In Prince Edward County, they closed the public schools from 1958-1964 and set up private schools that acted as de facto public schools rather than integrate. My mother was a student at Longwood College in Farmville in Prince Edward County, Virginia during the last two years of that period. She took part in protests that brought attention to their outrageous behavior. Other private “segregation academies” were set up all across Virginia.
In 1958, The Fourth Circuit Court of Appeals ordered several Virginia school systems to integrate. Virginia Governor Lindsay Almond ordered the school systems to close. In January, 1959, the Virginia Supreme Court declared most of the General Assembly’s anti-desegregation legislation unconstitutional and the Governor capitulated. However, Governor Almond was not rewarded and Senator Byrd and his organization later tried to block his appointment as a federal judge after he was nominated by President John F. Kennedy.
On February 2, 1959, Arlington County because the first jurisdiction in Virginia to admit blacks to its public schools when four black started to attend an all-white junior high school. In 1960, a U.S. District Court ordered Fairfax County to comply and in September, 1960 three blacks were admitted – one to Groveton High School (next to Mt. Vernon) and two into James Madison High School.
Did that solve all the problems? Any African American wanting to attend a Fairfax County Public School had to submit a transfer application that was reviewed and approved by the School Board – a requirement that white transfer students did not have to face. The Fairfax County School Board eventually approved a plan, under court order, that called for the schools to be desegregated one grade at a time until all grades were integrated in 1971.
Racism also lived on – on November 30, 1960, the Fairfax County School Board voted to prohibit desegregated interscholastic athletics. This policy was reversed after a 2,000 student petition and PTA lobbying.
After more court battles, primarily funded by the NAACP, the Fourth Circuit Court of Appeals ordered Fairfax County to stop its foot-dragging and complete integration was in place by the 1965-66 school year. The original Fairfax County plan’s time frame was cut in half – still 11 years after Brown v. Board of Education and seven years after Arlington County implemented desegregation voluntarily.
There were still other issues – the School Board was “worried” about black teachers having to teach white students and the federal government even awarded Fairfax County a $53,000 grant to train teachers for this.

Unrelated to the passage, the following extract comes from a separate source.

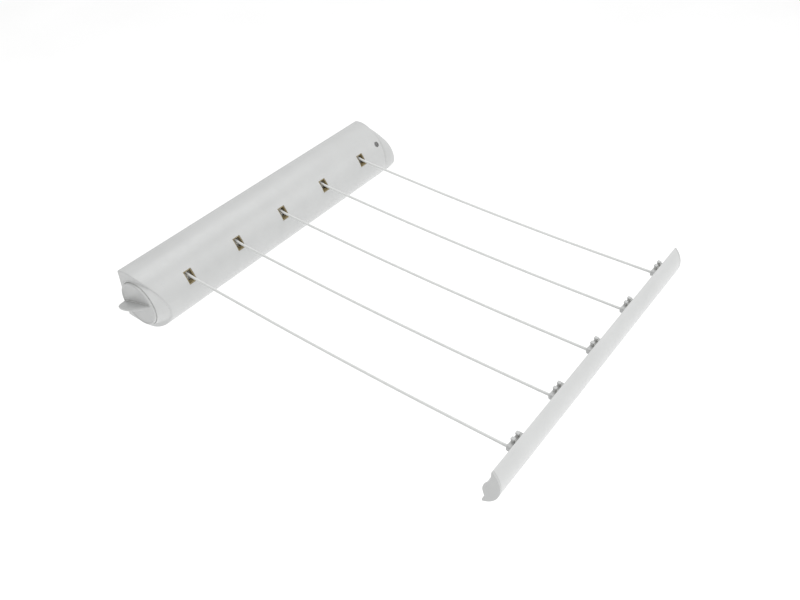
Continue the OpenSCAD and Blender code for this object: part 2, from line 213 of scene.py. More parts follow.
class Nodes:
    """Short forms for building a shader."""

    def __init__(self, name):
        self.material = bpy.data.materials.new(name)
        self.material.use_nodes = True
        self.tree = self.material.node_tree
        self.shader = self.tree.nodes["Principled BSDF"]
        self.place = self.add("ShaderNodeTexCoord").outputs["Object"]

    def add(self, kind, **values):
        node = self.tree.nodes.new(kind)
        for key, value in values.items():
            setattr(node, key, value)
        return node

    def join(self, source, target):
        self.tree.links.new(source, target)

    def noise(self, scale, detail=4.0, rough=0.55, stretch=(1, 1, 1)):
        mapping = self.add("ShaderNodeMapping")
        mapping.inputs["Scale"].default_value = stretch
        self.join(self.place, mapping.inputs["Vector"])
        node = self.add("ShaderNodeTexNoise")
        node.inputs["Scale"].default_value = scale
        node.inputs["Detail"].default_value = detail
        node.inputs["Roughness"].default_value = rough
        self.join(mapping.outputs["Vector"], node.inputs["Vector"])
        return node.outputs["Fac"]

    def ramp(self, source, stops):
        node = self.add("ShaderNodeValToRGB")
        ramp = node.color_ramp
        ramp.elements[0].position = stops[0][0]
        ramp.elements[0].color = stops[0][1]
        ramp.elements[1].position = stops[-1][0]
        ramp.elements[1].color = stops[-1][1]
        for at, colour in stops[1:-1]:
            ramp.elements.new(at).color = colour
        self.join(source, node.inputs["Fac"])
        return node.outputs["Color"]

    def spread(self, source, low, high):
        node = self.add("ShaderNodeMapRange")
        node.inputs["From Min"].default_value = 0.3
        node.inputs["From Max"].default_value = 0.7
        node.inputs["To Min"].default_value = low
        node.inputs["To Max"].default_value = high
        self.join(source, node.inputs["Value"])
        return node.outputs["Result"]

    def mix(self, factor, a, b, blend="MIX"):
        node = self.add("ShaderNodeMix", data_type="RGBA", blend_type=blend)
        for value, socket in ((factor, node.inputs[0]), (a, node.inputs[6]), (b, node.inputs[7])):
            if isinstance(value, bpy.types.NodeSocket):
                self.join(value, socket)
            else:
                socket.default_value = value
        return node.outputs[2]

    def bump(self, height, strength, distance, normal=None):
        node = self.add("ShaderNodeBump")
        node.inputs["Strength"].default_value = strength
        node.inputs["Distance"].default_value = distance * MM
        self.join(height, node.inputs["Height"])
        if normal is not None:
            self.join(normal, node.inputs["Normal"])
        return node.outputs["Normal"]

    def corners(self, radius):
        """The normal with corners rounded over a radius in millimetres."""
        node = self.add("ShaderNodeBevel", samples=4)
        node.inputs["Radius"].default_value = radius * MM
        return node.outputs["Normal"]

    def crevices(self, distance):
        """1 in the open, less in narrow gaps up to a distance in millimetres."""
        node = self.add("ShaderNodeAmbientOcclusion", samples=6)
        node.inputs["Distance"].default_value = distance * MM
        return node.outputs["AO"]

    def edges(self, radius):
        """1 on outer edges within a radius in millimetres, 0 elsewhere."""
        rounded = self.corners(radius)
        plain = self.add("ShaderNodeNewGeometry").outputs["Normal"]
        dot = self.add("ShaderNodeVectorMath", operation="DOT_PRODUCT")
        self.join(rounded, dot.inputs[0])
        self.join(plain, dot.inputs[1])
        return self.ramp(dot.outputs["Value"], [(0.80, WHITE), (0.985, BLACK)])


def shade(colour, factor):
    """A colour made lighter or darker, with full opacity."""
    return tuple(min(1.0, c * factor) for c in colour[:3]) + (1.0,)


def moulded_plastic(name, colour, rough=0.38, grain=900.0, relief=0.045, cloud=0.05,
                    crevice_shade=(0.80, 0.79, 0.75), edge=1.05, edge_highlight_width=0.7, crevice=6.0, soft_edges=0.0):
    """Satin moulded plastic: fine spark-eroded grain, slight flow clouding, painted shade in gaps, painted
    highlights on edges.
    """
    n = Nodes(name)
    clouds = n.noise(26.0, 5.0, 0.6)
    streaks = n.noise(60.0, 3.0, 0.5, (0.12, 1.0, 1.0))
    tone = n.ramp(clouds, [(0.30, shade(colour, 1 - cloud)), (0.70, shade(colour, 1 + cloud * 0.5))])
    flow = n.ramp(streaks, [(0.35, shade(colour, 1 - cloud)), (0.65, shade(colour, 1.02))])
    tone = n.mix(0.25, tone, flow)
    # painted shade: ambient occlusion darkens the colour towards crevice_shade in narrow gaps
    gap = n.ramp(n.crevices(crevice), [(0.15, crevice_shade + (1,)), (0.75, WHITE)])
    tone = n.mix(1.0, tone, gap, "MULTIPLY")
    # painted highlight: outer edges are lightened by the factor edge, in patches
    patchy = n.ramp(n.noise(160.0), [(0.36, (0.35, 0.35, 0.35, 1)), (0.60, WHITE)])
    edge_highlight = n.mix(1.0, n.edges(edge_highlight_width), patchy, "MULTIPLY")
    tone = n.mix(edge_highlight, tone, shade(colour, edge))
    n.join(tone, n.shader.inputs["Base Color"])
    n.join(n.spread(n.noise(190.0, 3.0), rough - 0.06, rough + 0.07), n.shader.inputs["Roughness"])
    n.shader.inputs["Specular IOR Level"].default_value = 0.5
    n.shader.inputs["Coat Weight"].default_value = 0.10
    n.shader.inputs["Coat Roughness"].default_value = 0.22
    base = n.corners(soft_edges) if soft_edges else None
    swell = n.bump(n.noise(14.0, 2.0), 0.05, 0.4, base)
    n.join(n.bump(n.noise(grain * 2.2, 2.0, 0.7), relief, 0.06, swell), n.shader.inputs["Normal"])
    return n.material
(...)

My grandparents fought in the heat of these battles. Having moved to Dunn Loring in 1935 and felt the sting of bigotry by a majority inflicted on a minority ending government endorsed discrimination was important to them. These issues also were a big part of the transformation of the Virginia Democratic Party into its modern composition today.
Ten years after complete integration in Fairfax County, I started attending kindergarden at Hollin Hall Elementary School in 1975. There were African Americans in my classes all the way through high school. The blank slate of childhood is a marvelous thing. As a child, it had never occurred to me that it had ever been another way. While we accomplished an incredible achievement electing Barack Obama President this year, it is always important to remember where we have come from – even here in Fairfax County.